All these Rove-is-going-to-be-indicted drills have already led me to say — as I did in an earlier thread — that I’m not going to believe it until I see it in google news headlines. It gets tiresome, dammit! Having your hopes raised and dashed again and again leds to expectation fatigue.
If Rove produced a pardon, or the promise of a pardon, what would be the tectical and legal implications for Fitzgerald if he wanted to press ahead anyway against Rove’s colleagues or superiors?
Can, for instance, a pardon apply against some future failure of Rove to produce evidence? Does it allow him to avoid a subpoena or lie to jury? Can he get a pad of pardons to pull out every time he wants to obstruct justice again?
Would these be Fitzgerald’s issues now?
Apologies if these questions are a ridiculous waste of time. I just don’t know.
.
When Ambassador Joseph Wilson contradicted George W. Bush by telling us that the Iraqi president did not try to buy nuclear material from Niger in Africa, Cheney was roused to get his revenge. He decided to shoot first and ask questions later. He set in motion the outing of Wilson’s wife as an undercover CIA agent. We now hear from Libby that Cheney authorized him to leak classified information.
Now, supposing I were working in Washington and I told a reporter that Plame is an undercover agent, I would probably be arrested and placed in jail faster than anyone could say “treason.” Treason is what Cheney has committed. He spends a lot of time calling liberals traitors because they do not agree with his shoot-first-and-ask-questions-later way of doing things. Yet, this teenager is himself a traitor. He thought it more important to get his vengeance than to protect the security of the U.S.

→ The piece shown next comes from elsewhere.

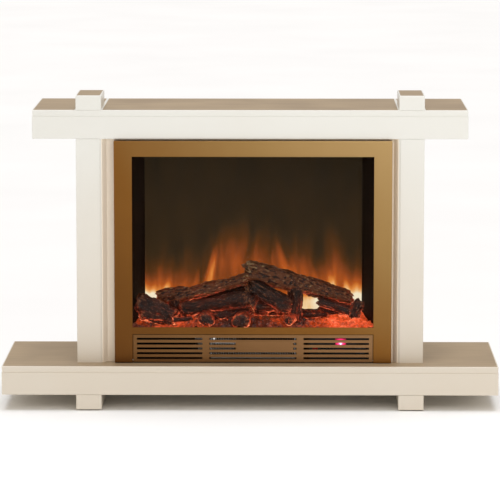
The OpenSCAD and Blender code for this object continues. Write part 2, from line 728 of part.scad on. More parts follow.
// Drum of curved blades between end discs, moulded on its shaft
disc_t = 2.5;
blade_in = impeller_r - 9;
blower_motor_l = 42;
blower_motor_x = -blower_x - scroll_t - blower_motor_l;
blower_shaft_inset = 6;                          // how far the shaft stops short of the motor's closed end
module blower_impeller() insert() color("#1e1e20") union() {
    for (x = [-impeller_l / 2, -disc_t / 2, impeller_l / 2 - disc_t])
        rod_x([x, blower_y, blower_z], impeller_r, disc_t);
    shaft_x0 = blower_motor_x + blower_shaft_inset;
    shaft_x1 = blower_x + scroll_t + 8;
    rod_x([shaft_x0, blower_y, blower_z], blower_shaft_r, shaft_x1 - shaft_x0);
    for (i = [0:impeller_blades - 1])
        translate([0, blower_y, blower_z]) rotate([360 / impeller_blades * i, 0, 0])
            along_x(-impeller_l / 2, impeller_l / 2)
                polygon([[blade_in, 0], [impeller_r - 0.5, 4], [impeller_r - 0.5, 5.2], [blade_in, 1.2]]);
}

blower_motor_r = 23;
module blower_motor() insert() color("#77706a") difference() {
    union() {
        rod_x([blower_motor_x, blower_y, blower_z], blower_motor_r, blower_motor_l);
        block([blower_motor_x + 8, blower_y - 18, base_z],
            [blower_motor_x + blower_motor_l - 8, blower_y + 18, blower_z]);
    }
    rod_x([blower_motor_x + blower_shaft_inset / 2, blower_y, blower_z], blower_shaft_r + run_gap,
        blower_motor_l);
}

// Finned heater block at the mouth of the duct
heater_y = [plenum_y - 24, plenum_y];
fin_pitch = 6;
fin_t = 0.8;
fin_count = floor((2 * blower_x - 8) / fin_pitch);
module heating_element() insert() color("#c9c9cc") {
    z0 = plenum_z[0];
    z1 = plenum_z[1];
    union() {
        difference() {
            block([-blower_x - scroll_t, heater_y[0], z0], [blower_x + scroll_t, heater_y[1], z1]);
            block([-blower_x, heater_y[0] - eps, z0 + 3], [blower_x, heater_y[1] + eps, z1 - 3]);
        }
        for (z = [z0 + (z1 - z0) / 3, z0 + 2 * (z1 - z0) / 3])
            block([-blower_x - 1, heater_y[0] + 3, z - 2], [blower_x + 1, heater_y[1] - 3, z + 2]);
        for (i = [0:fin_count])
            block([-fin_count * fin_pitch / 2 + i * fin_pitch - fin_t / 2, heater_y[0] + 2, z0 + 1],
                [-fin_count * fin_pitch / 2 + i * fin_pitch + fin_t / 2, heater_y[1] - 2, z1 - 1]);
    }
}

// ---- controls behind the right of the grille ----

panel_y = fascia_y + 21;                         // front of the control panel
panel_t = 2;
panel_x0 = window_w / 2 - 155;
panel_x1 = window_w / 2 - 2;
panel_z0 = base_z + 1;
panel_z1 = sill_z - 1;
rocker_w = 12;
rocker_h = 18;
rocker_gap = 0.4;
rocker_pitch = 20;
rocker_x = [for (i = [0:2]) panel_x0 + 14 + i * rocker_pitch];
rocker_z = fascia_z + grille_h / 2 - 4;
rocker_axis_y = panel_y + 2.5;
rocker_pivot_r = 1;
rocker_tilt = 8;                                 // each way from level
bezel = 2;
bezel_t = 1.5;
switch_d = 14;
knob_x = panel_x1 - 30;
knob_z = rocker_z;
knob_shaft_r = 3;
lamp_x = window_w / 2 - 79;
slot_pitch = (grille_h - 11) / slot_rows;
lamp_z = fascia_z + grille_h / 2 + slot_pitch;
lamp_pipe_r = 2;

// Panel with its three switch bodies, in one moulding
module control_panel() insert() color("#262423") difference() {
    union() {
        block([panel_x0, panel_y, panel_z0], [panel_x1, panel_y + panel_t, panel_z1]);
        for (x = rocker_x)
            block([x - rocker_w / 2 - bezel, panel_y - bezel_t, rocker_z - rocker_h / 2 - bezel],
                [x + rocker_w / 2 + bezel, panel_y + switch_d, rocker_z + rocker_h / 2 + bezel]);
        rod_y([knob_x, panel_y + panel_t, knob_z], 9, 12);
        block([panel_x0, panel_y + panel_t, base_z], [panel_x0 + 4, panel_y + 30, panel_z0 + 12]);
    }
    for (x = rocker_x) {
        block([x - rocker_w / 2 - rocker_gap, panel_y - bezel_t - eps, rocker_z - rocker_h / 2 - rocker_gap],
            [x + rocker_w / 2 + rocker_gap, panel_y + 9, rocker_z + rocker_h / 2 + rocker_gap]);
        rod_x([x - rocker_w / 2 - 1.5, rocker_axis_y, rocker_z], rocker_pivot_r + run_gap, rocker_w + 3);
    }
    rod_y([knob_x, panel_y - eps, knob_z], knob_shaft_r + run_gap, 12);
    rod_y([lamp_x, panel_y - eps, lamp_z], lamp_pipe_r, panel_t + 2 * eps);
}

// Rocker with two faces that meet in a shallow valley, at rest with its upper end pressed in
module rocker(x) {
    h = rocker_h / 2 - 0.3;
    valley = 2.2;
    tip = 3.4;
    half_profile = [[-valley, 0], [-tip, h], [1, h], [4, 3]];
    outline = concat(half_profile, [for (i = [3:-1:1]) [half_profile[i][0], -half_profile[i][1]]]);
    translate([0, rocker_axis_y, rocker_z]) rotate([-rocker_tilt, 0, 0])
        union() {
            along_x(x - rocker_w / 2, x + rocker_w / 2)
                translate([panel_y - rocker_axis_y, 0]) polygon(outline);
            rod_x([x - rocker_w / 2 - 1.2, 0, 0], rocker_pivot_r, rocker_w + 2.4);
        }
}
module flame_switch() insert() color("#b5231d") rocker(rocker_x[0]);
module low_heat_switch() insert() color("#1d1d1d") rocker(rocker_x[1]);
module high_heat_switch() insert() color("#1d1d1d") rocker(rocker_x[2]);

// Knob with a pointer rib, on its own shaft
module thermostat_knob() insert() color("#1d1d1d") union() {
    rod_y([knob_x, panel_y - 8, knob_z], knob_r, 7);
    block([knob_x - 1.5, panel_y - 10, knob_z - knob_r + 2],
        [knob_x + 1.5, panel_y - 7.5, knob_z + knob_r - 2]);
    rod_y([knob_x, panel_y - 2, knob_z], knob_shaft_r, 12);
}

// Light pipe whose tip shows in the grille's second slot, and the red window it passes through
lamp_window = [26, 20];
module indicator_lamp() insert() color("#e0214a") union() {
    rod_y([lamp_x, flap_front + 0.5, lamp_z], lamp_pipe_r, panel_y + panel_t + 4 - flap_front - 0.5);
    block([lamp_x - lamp_window[0] / 2, panel_y - 3, lamp_z - lamp_window[1] / 2],
        [lamp_x + lamp_window[0] / 2, panel_y, lamp_z + lamp_window[1] / 2]);
}

// Circuit board on edge behind the panel, with its larger parts
module control_board() insert() color("#2f5a3a") {
    y0 = panel_y + 36;
    x0 = panel_x0 + 6;
    x1 = panel_x1 - 4;
    union() {
        block([x0, y0, base_z], [x1, y0 + board_pcb_t, ember_board_z - 4]);
        for (i = [0:2])
            block([x0 + 10 + i * 28, y0 + board_pcb_t, base_z + 10],
                [x0 + 28 + i * 28, y0 + 16, base_z + 26]);
        for (i = [0:1]) rod_y([x1 - 20 - i * 18, y0 + board_pcb_t, base_z + 38], 6, 20);
    }
}

// ---- grille flap ----

mullion_w = 17;
slot_x = [window_w / 2 - 10.5, window_w * 0.181];
slot_bays = [[-slot_x[0], -slot_x[1] - mullion_w], [-slot_x[1], slot_x[1]],
    [slot_x[1] + mullion_w, slot_x[0]]];
slot_z = [for (i = [0:slot_rows - 1]) fascia_z + grille_h / 2 + (i - (slot_rows - 1) / 2) * slot_pitch];
badge = [-42, 98];                               // where a plain plate covers part of two slots
badge_t = 0.8;

flap_hinge = [flap_x - 12, flap_axis[0], flap_axis[1]];
module grille_flap() insert() color("#8f6f45") union() {
    difference() {
        union() {
            block([-flap_x, flap_front, flap_axis[1] - lug_r],
                [flap_x, flap_front + plate_t, sill_z - flap_gap]);
            block([-flap_x, flap_front + eps, sill_z - flap_gap - 2],
                [flap_x, flap_back, sill_z - flap_gap]);
            both_sides() rod_x(flap_hinge, lug_r, 12);
        }
        for (b = slot_bays, z = slot_z)
            block([b[0], flap_front - eps, z - slot_h / 2],
                [b[1], flap_front + plate_t + eps, z + slot_h / 2]);
        both_sides() rod_x(flap_hinge - [eps, 0, 0], flap_pin_r + run_gap, 12 + 2 * eps);
    }
    block([badge[0], flap_front - badge_t, lamp_z - 1.5 * slot_pitch],
        [badge[1], flap_front + plate_t, lamp_z + slot_pitch / 2]);
}
module flap_pins() insert() color("#b8bcc0") both_sides() union() {
    rod_x([flap_x - 10, flap_axis[0], flap_axis[1]], flap_pin_r, flap_gap + 10 + return_t);
    rod_x([window_w / 2 + return_t, flap_axis[0], flap_axis[1]], pin_head_r, 1.5);
}

hearth_top();
hearth_front();
hearth_end_left();
hearth_end_right();
hearth_base();
hearth_ribs();
hearth_inlay();
foot_left();
foot_right();
foot_glides();
post_left();
post_right();
reveal_strips();
infill_panel();
mantel_top();
mantel_front();
mantel_end_left();
mantel_end_right();
mantel_base();
mantel_ribs();
mantel_inlays();
post_cap_left();
post_cap_right();
wall_brackets();
fascia_frame();
glass_gasket();
glass_pane();
glass_clips();
chassis_wrap();
chassis_base();
rear_cover();
case_screws();
cord_gland();
cheek_left();
cheek_right();
ember_tray();
ember_bed();
log_back_left();
log_top_right();
logs_front();
twigs();
flame_screen();
flame_mask();
flicker_spindle();
spindle_motor();
flame_led_board();
ember_led_board();
blower_housing();
blower_impeller();
blower_motor();
heating_element();
control_panel();
control_board();
flame_switch();
low_heat_switch();
high_heat_switch();
thermostat_knob();
indicator_lamp();
grille_flap();
flap_pins();
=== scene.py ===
# %% [markdown]
# # An electric fireplace
# The fireplace is a suite: lacquered boards make crossed beams and posts, and a brass-framed electric
# fire stands between them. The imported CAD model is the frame. It gives every board, panel and screw its
# place, so this lesson spends its time on finishes, and on the pieces that CAD can only block out: the
# logs, the bed of embers, the picture of the flames and the small controls.

# %% Load the frame
import math
import random

import bpy
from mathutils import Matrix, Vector


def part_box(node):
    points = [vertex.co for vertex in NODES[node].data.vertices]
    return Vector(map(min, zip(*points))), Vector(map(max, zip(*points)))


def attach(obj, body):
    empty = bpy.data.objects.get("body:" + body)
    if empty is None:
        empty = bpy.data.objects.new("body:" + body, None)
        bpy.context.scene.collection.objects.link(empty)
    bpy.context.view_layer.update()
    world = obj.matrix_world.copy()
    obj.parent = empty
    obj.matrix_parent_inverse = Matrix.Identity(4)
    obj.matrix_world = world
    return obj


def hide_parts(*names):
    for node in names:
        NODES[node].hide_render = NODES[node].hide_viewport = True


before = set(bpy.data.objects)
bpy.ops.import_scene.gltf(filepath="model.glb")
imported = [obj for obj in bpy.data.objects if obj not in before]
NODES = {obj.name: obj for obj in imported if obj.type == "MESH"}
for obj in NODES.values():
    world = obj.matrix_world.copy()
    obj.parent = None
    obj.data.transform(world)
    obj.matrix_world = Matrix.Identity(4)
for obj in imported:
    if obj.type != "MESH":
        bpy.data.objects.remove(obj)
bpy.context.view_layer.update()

# %% [markdown]
# Sizes are written in millimetres, as on a drawing, and turned into Blender's metres by one factor.
# Colours are written as the hex values that a paint chart gives. Blender's sockets are linear, so one
# function turns them.

# %% Units and colours
MM = 0.001


def linear(hex_colour):
    """An sRGB hex colour as the linear values that a shader reads."""
    channels = [int(hex_colour[i:i + 2], 16) / 255 for i in (1, 3, 5)]
    return [c / 12.92 if c <= 0.04045 else ((c + 0.055) / 1.055) ** 2.4 for c in channels] + [1.0]


print("mid grey #808080 is", round(linear("#808080")[0], 3), "to a shader")

# %% [markdown]
# A camera a long way off with a long lens keeps the beams nearly parallel, as in a catalogue picture.
# It stands above the mantel and looks slightly down, so that the tops of the mantel and the hearth show
# as narrow bands.

# %% Camera
camera_data = bpy.data.cameras.new("catalogue_camera")
camera_data.sensor_width = 36.0
camera_data.lens = 226.9
camera_data.clip_end = 200.0
camera = bpy.data.objects.new("catalogue_camera", camera_data)
bpy.context.scene.collection.objects.link(camera)
camera.location = Vector((0.080, -7.670, 1.453))
aim = Vector((-0.0015, 0.0, 0.367))
camera.rotation_euler = (aim - camera.location).to_track_quat("-Z", "Y").to_euler()
bpy.context.scene.camera = camera
print("camera", round((aim - camera.location).length, 2), "m from the fire")

# %% [markdown]
# The room is a pale floor and soft light. The pale world lights everything evenly, and a wide, soft sun
# straight overhead lifts the floor to white. The key lamp, close by at the upper right, lights the
# fronts, more at the top than at the bottom, and a weak fill lamp at the left softens its shadows; the
# lacquer's colour adds painted shade lower down. Satin brass shows what is in front of it, so the key lamp
# gives the fascia part of its bright side, and the rest of its bright and dark sides is painted reflection in
# the brass colour.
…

Do you know what Plame was working on? She was working on the Iranian nuclear program. Now we know less than we could have known.
Cheney, the real president of the U.S., shoots first, asks questions later. He feels so powerful, he sometimes does not even bother to ask questions. Treason means nothing to him; it’s merely a word to hurl against his political enemies.
DOJ and Fitzgerald are going for the conspiracy charges and IMHO investigating the WHIG group.
When DOJ traveled to Italy for further investigation of the Niger Forgeries, that seems the likely option.
"But I will not let myself be reduced to silence."
▼ ▼ ▼ MY DIARY
I vote for #3. Jason’s article had 3 sources for fact stated of Rove indicted, plus truthout blog posts that there were 2 or 3 in msm that had one source each indicating Rove indicted. Not a criminal lawyer, but is it possible that Fitzgerald gets indictment of Rove, seals the indictment while working out agreement for Rove to testify against Cheney and perhaps others. After all, was it not Rove that told Fitzgerald about the hundreds of “missing” emails from Cheney’s office? Should Rove stop cooperating with Fitzgerald at any point, Fitzgerald can just unseal the indictment and proceed to indict Rove. Gives Fitzgerald a tight leash on Rove, who is quite slippery with the truth. And, it enables Rove to keep his indictment secret until at least the midterms are over; which I may just note, Libby was successful in delaying his trial until next January — all in the good GOP loyalty spirit. Problem is that we may not know if or when Rove was indicted until these trials are over, years down the road, or until some leaker leaks the documents!
It was Al Gore in the Library with a blue dress.
Just wait, this will all be his fault somehow. Dang internets.